Criticisms of the administration's response to the hurricane have intensified in recent days, with some saying that the sluggish relief effort has cost lives. But administration officials argue that the scale of the catastrophe simply could not have been foreseen.

“Let's be honest,” Mr Chertoff said on CNN. “This stressed the system beyond any prior experience anybody has had in this country.”

Late Friday the president signed a $10.5bn relief funding bill for victims of the hurricane. And over the weekend he called up 7,000 regular army troops, bringing the total in the region to around 54,000. Refugees continued to be moved to sports stadiums and other improvised shelters in Texas and northern Louisiana.

Mr Bush visited the national headquarters of the Red Cross in Washington DC yesterday and said: “The world saw this tidal wave of disaster ascend upon the Gulf Coast, and now they're going to see a tidal wave of compassion.”

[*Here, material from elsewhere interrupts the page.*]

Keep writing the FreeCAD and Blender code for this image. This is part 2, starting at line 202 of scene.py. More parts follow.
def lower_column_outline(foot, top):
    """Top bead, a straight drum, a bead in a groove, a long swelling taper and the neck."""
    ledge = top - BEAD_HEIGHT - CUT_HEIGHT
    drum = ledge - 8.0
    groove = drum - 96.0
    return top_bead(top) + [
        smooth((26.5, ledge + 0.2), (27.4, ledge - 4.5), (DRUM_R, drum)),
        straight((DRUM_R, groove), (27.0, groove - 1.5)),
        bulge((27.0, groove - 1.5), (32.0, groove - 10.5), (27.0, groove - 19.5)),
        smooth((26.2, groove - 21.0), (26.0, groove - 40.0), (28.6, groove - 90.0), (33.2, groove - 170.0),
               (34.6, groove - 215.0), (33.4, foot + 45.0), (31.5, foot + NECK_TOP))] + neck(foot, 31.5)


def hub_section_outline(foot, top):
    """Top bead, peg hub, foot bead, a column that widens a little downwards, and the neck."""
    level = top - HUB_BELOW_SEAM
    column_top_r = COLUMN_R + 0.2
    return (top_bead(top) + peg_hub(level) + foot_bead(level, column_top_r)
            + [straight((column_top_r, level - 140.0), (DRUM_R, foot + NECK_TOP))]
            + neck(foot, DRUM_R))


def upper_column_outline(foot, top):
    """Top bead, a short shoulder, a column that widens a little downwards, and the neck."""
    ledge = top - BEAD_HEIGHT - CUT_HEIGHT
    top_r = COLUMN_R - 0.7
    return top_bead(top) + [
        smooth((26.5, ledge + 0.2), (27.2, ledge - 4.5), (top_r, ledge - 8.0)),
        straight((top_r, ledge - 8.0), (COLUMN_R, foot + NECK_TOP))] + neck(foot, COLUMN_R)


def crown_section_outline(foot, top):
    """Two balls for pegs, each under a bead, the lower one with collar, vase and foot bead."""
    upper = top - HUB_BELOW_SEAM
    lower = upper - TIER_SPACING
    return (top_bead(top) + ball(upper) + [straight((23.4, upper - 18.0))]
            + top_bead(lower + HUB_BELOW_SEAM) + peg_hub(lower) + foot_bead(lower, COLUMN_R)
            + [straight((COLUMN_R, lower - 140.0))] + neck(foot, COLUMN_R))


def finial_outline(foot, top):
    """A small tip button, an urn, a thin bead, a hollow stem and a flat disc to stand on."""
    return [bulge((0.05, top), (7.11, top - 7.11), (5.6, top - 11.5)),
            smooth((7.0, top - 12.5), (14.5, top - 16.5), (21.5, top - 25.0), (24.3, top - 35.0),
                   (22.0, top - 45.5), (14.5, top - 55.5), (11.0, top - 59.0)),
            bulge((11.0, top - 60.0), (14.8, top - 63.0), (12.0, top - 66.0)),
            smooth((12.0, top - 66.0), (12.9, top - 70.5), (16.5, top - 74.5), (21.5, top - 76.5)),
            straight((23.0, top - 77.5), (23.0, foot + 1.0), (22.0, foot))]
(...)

In his NBC interview Mr Chertoff said: “The only way to avoid catastrophe [in a situation like this] was to get people out before the storm.” Once the levee protecting New Orleans from the flood waters had been breached, he said, logistical problems hampered the rescue and relief effort. Resources were stretched, he said, by the need to airlift survivors from the roofs of their houses while distributing aid to survivors.

The challenge now, said Mr Chertoff, was to focus on the rescue effort, “feed, clothe and educate a city of people and restore the infrastructure”.

In addition, he said, the US would have to confront the “greatest environmental mess we have seen in this country.”